Once approved, changes would be merged into the UAT branch in the UAT environment through a CD job.
A periodic pull request with all the changes contained in the UAT branch to the main branch (Production) would take place. Here, a second CI and CD take place.
What are the advantages of Indirect Promotion?
These are the advantages of having a UAT branch rather than deploying changes directly into Production:
The UAT branch becomes an environment from which you could generate a dashboard to view the impact of the changes made to the code. This cannot be done in the Direct Promotion strategy, as the feature branch is merged directly onto the main branch (Production) with the rest of the data.
Teams can see the changes made by other teams in this UAT environment. This is not possible in Direct Promotion because there isn’t a consolidated environment with all the changes. They’d only be able to see a change made by other teams directly in the main branch.
By adding an extra environment for CI (QA), developers can make use of the advanced CI tools on dbt that allow us to see the details of the changes made (rows affected, etc)
The UAT branch becomes an environment where changes can be tested before they hit Production.

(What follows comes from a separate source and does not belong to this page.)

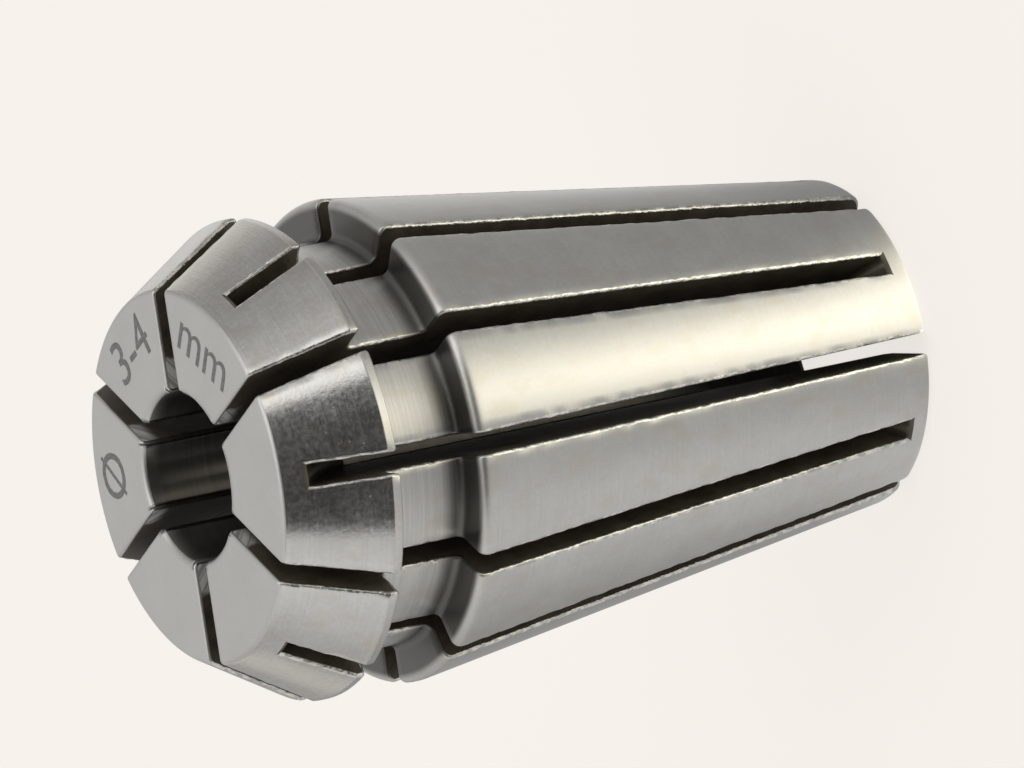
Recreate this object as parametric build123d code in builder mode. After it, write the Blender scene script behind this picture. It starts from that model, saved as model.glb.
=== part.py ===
from build123d import *
from math import radians, sqrt, tan
import os

# A spring collet for a small tool holder: one piece of hardened spring steel, turned all over,
# ground on its taper, bored through, and slotted from both ends with a thin circular saw.
# It stands on its small end. The axis is +Z, and z = 0 is the small end's face.

# Turned form: lengths along the axis from the small end, then diameters
overall_length = 18.0
taper_length = 13.4
groove_width = 2.1
collar_land = 0.25
taper_diameter = 11.5
neck_diameter = 9.56
collar_diameter = 11.36
taper_half_angle = 8.0
nose_half_angle = 30.0

# Bore that grips the tool's shank
bore_diameter = 4.0
bore_mouth_chamfer = 0.1
bore_tail_chamfer = 0.2

# Slots: as many from the nose as from the small end, one between the other
slots_per_end = 6
slot_width = 0.5
nose_web = 0.6
tail_web = 0.6
saw_diameter = 20.0

# Rounded and broken edges
nose_edge_radius = 0.3
groove_corner_radius = 0.18
tail_edge_radius = 0.3
turned_edge_chamfer = 0.1
slot_edge_break = 0.08

# Places that follow from the sizes above
shoulder_radius = taper_diameter / 2
neck_radius = neck_diameter / 2
collar_radius = collar_diameter / 2
bore_radius = bore_diameter / 2
saw_radius = saw_diameter / 2
tail_radius = shoulder_radius - taper_length * tan(radians(taper_half_angle))
collar_back = taper_length + groove_width
cone_start = collar_back + collar_land
face_radius = collar_radius - (overall_length - cone_start) * tan(radians(nose_half_angle))

# The saw is fed along the axis with its rim on the axis, so a slot's closed end is an arc of the saw.
# Each web is measured where that arc leaves the outside of the piece.
tail_web_radius = tail_radius + tail_web * tan(radians(taper_half_angle))
nose_web_radius = face_radius + nose_web * tan(radians(nose_half_angle))
nose_saw_stop = tail_web + sqrt(saw_radius**2 - (saw_radius - tail_web_radius) ** 2)
tail_saw_stop = overall_length - nose_web - sqrt(saw_radius**2 - (saw_radius - nose_web_radius) ** 2)

# Saw travel past each open end, so that the cut leaves the piece cleanly
saw_run_out = 2.0

# Angle from a slot to its neighbour, which is cut from the other end
slot_pitch = 180 / slots_per_end


# Half section of the turned form, from the axis outwards and up from the small end
with BuildSketch() as section:
    with BuildLine() as outline:
        FilletPolyline(
            (0, 0),
            (tail_radius, 0),
            (shoulder_radius, taper_length),
            (neck_radius, taper_length),
            (neck_radius, collar_back),
            (collar_radius, collar_back),
            (collar_radius, cone_start),
            (face_radius, overall_length),
            (0, overall_length),
            radius=(
                0,
                tail_edge_radius,
                0,
                groove_corner_radius,
                groove_corner_radius,
                0,
                0,
                nose_edge_radius,
                0,
            ),
            close=True,
        )
    make_face()
    for corner in ((shoulder_radius, taper_length), (collar_radius, collar_back), (collar_radius, cone_start)):
        chamfer(vertices().sort_by_distance(corner)[0], turned_edge_chamfer)

# The same section drawn in by the depth to which the slots' edges are broken
with BuildSketch() as broken_section:
    add(section.sketch)
    offset(amount=-slot_edge_break, kind=Kind.INTERSECTION, mode=Mode.REPLACE)


with BuildPart() as nose_slot:
    # Path of the saw for a slot that is open at the nose and stops short of the small end
    with BuildSketch(Plane.XZ) as nose_saw_path:
        with Locations((saw_radius, nose_saw_stop)):
            Circle(saw_radius)
        with Locations((0, nose_saw_stop)):
            Rectangle(
                saw_diameter,
                overall_length + saw_run_out - nose_saw_stop,
                align=(Align.MIN, Align.MIN),
            )
    extrude(amount=slot_width / 2, both=True)

    # Its mouth flares over the broken edges, from the saw's cut to the outside of the piece
    nose_mouth_length = overall_length + saw_run_out - tail_web
    with BuildSketch(Plane.XZ.offset(slot_width / 2)) as nose_mouth_start:
        with Locations((bore_radius, tail_web)):
            Rectangle(saw_diameter, nose_mouth_length, align=(Align.MIN, Align.MIN))
        add(broken_section.sketch, mode=Mode.SUBTRACT)
    with BuildSketch(Plane.XZ.offset(slot_width / 2 + slot_edge_break)) as nose_mouth_end:
        with Locations((bore_radius, tail_web)):
            Rectangle(saw_diameter, nose_mouth_length, align=(Align.MIN, Align.MIN))
        add(section.sketch, mode=Mode.SUBTRACT)
    loft(ruled=True)
    mirror(about=Plane.XZ)

with BuildPart() as tail_slot:
    # Path of the saw for a slot that is open at the small end and stops short of the nose
    with BuildSketch(Plane.XZ) as tail_saw_path:
        with Locations((saw_radius, tail_saw_stop)):
            Circle(saw_radius)
        with Locations((0, tail_saw_stop)):
            Rectangle(
                saw_diameter,
                tail_saw_stop + saw_run_out,
                align=(Align.MIN, Align.MAX),
            )
    extrude(amount=slot_width / 2, both=True)

    # Its mouth flares in the same way
    tail_mouth_length = overall_length - nose_web + saw_run_out
    with BuildSketch(Plane.XZ.offset(slot_width / 2)) as tail_mouth_start:
        with Locations((bore_radius, overall_length - nose_web)):
            Rectangle(saw_diameter, tail_mouth_length, align=(Align.MIN, Align.MAX))
        add(broken_section.sketch, mode=Mode.SUBTRACT)
    with BuildSketch(Plane.XZ.offset(slot_width / 2 + slot_edge_break)) as tail_mouth_end:
        with Locations((bore_radius, overall_length - nose_web)):
            Rectangle(saw_diameter, tail_mouth_length, align=(Align.MIN, Align.MAX))
        add(section.sketch, mode=Mode.SUBTRACT)
    loft(ruled=True)
    mirror(about=Plane.XZ)

with BuildPart() as collet:
    # Turned form
    with BuildSketch(Plane.XZ):
        add(section.sketch)
    revolve(axis=Axis.Z)

    # Through bore, with a small chamfer at the nose and a wider one at the small end
    Cylinder(
        bore_radius,
        overall_length,
        align=(Align.CENTER, Align.CENTER, Align.MIN),
        mode=Mode.SUBTRACT,
    )
    bore_mouth = edges().filter_by(GeomType.CIRCLE).group_by(Axis.Z)[-1].sort_by(SortBy.RADIUS)[0]
    chamfer(bore_mouth, bore_mouth_chamfer)
    bore_tail = edges().filter_by(GeomType.CIRCLE).group_by(Axis.Z)[0].sort_by(SortBy.RADIUS)[0]
    chamfer(bore_tail, bore_tail_chamfer)

    # Slots from the nose alternate with those from the small end, and the X axis runs midway
    # between one of each
    with PolarLocations(0, slots_per_end, start_angle=slot_pitch / 2):
        add(nose_slot.part, mode=Mode.SUBTRACT)
    with PolarLocations(0, slots_per_end, start_angle=-slot_pitch / 2):
        add(tail_slot.part, mode=Mode.SUBTRACT)

collet.part.label = "collet"

os.makedirs("parts", exist_ok=True)
export_step(collet.part, "parts/collet.step")
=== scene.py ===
"""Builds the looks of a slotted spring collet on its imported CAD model, as one turned and sawn steel piece."""

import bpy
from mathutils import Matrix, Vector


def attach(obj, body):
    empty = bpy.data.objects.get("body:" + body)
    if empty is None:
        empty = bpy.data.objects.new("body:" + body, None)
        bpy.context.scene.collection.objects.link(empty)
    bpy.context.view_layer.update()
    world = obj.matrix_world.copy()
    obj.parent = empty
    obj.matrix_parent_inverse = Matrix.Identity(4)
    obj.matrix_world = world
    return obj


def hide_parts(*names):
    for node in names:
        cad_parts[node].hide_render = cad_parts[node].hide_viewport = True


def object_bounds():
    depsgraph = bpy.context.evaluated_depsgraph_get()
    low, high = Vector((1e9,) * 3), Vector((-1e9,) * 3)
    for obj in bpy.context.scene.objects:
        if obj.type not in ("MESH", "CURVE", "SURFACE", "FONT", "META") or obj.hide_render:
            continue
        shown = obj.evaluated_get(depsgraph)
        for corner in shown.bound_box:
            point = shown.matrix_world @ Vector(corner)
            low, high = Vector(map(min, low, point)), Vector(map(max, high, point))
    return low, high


bl_info = {
    "name": "Slotted Spring Collet",
    "version": (1, 0, 0),
    "blender": (4, 5, 0),
    "location": "View3D > Sidebar > Collet",
    "description": "Builds a slotted spring collet with its finish, its size marks, a studio and a camera",
    "category": "Object",
}

from math import asin, atan2, cos, pi, radians, sin, sqrt, tan

import bmesh
import bpy
from bpy.props import FloatProperty, FloatVectorProperty, IntProperty, PointerProperty, StringProperty
from mathutils import Matrix, Quaternion, Vector, noise

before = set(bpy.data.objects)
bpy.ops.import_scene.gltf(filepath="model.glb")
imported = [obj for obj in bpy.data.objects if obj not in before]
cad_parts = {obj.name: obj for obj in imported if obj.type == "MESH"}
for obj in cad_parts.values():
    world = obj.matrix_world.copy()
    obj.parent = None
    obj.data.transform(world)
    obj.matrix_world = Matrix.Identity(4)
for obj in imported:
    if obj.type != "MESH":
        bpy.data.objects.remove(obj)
CAD_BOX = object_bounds()

# The meshes are made in millimetres and brought to metres at the end
MM = 1000.0
TO_METRES = Matrix.Scale(1 / MM, 4)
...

Teams can have a schedule for making several changes public in one go rather than constantly adding new changes.
You have extra layers of Quality Assurance in this strategy, which might be necessary for high-stakes data consumption.
What are the disadvantages of Indirect Promotion?
It is more time-consuming and may not suit fast-paced businesses that prioritise flexibility over quality assurance.
You need more people who understand branch management to oversee the different parts of this process.
If the UAT branch isn’t in sync with the main branch (Production), then developers take the risk of working with inadequate data in their feature branches.
Some BI tools don’t offer the ability to change schemas so easily, which would make reviewing changes in the QA environment, for instance, complicated.
You are working with more environments, branches, and jobs with their own configurations, and this adds complexity.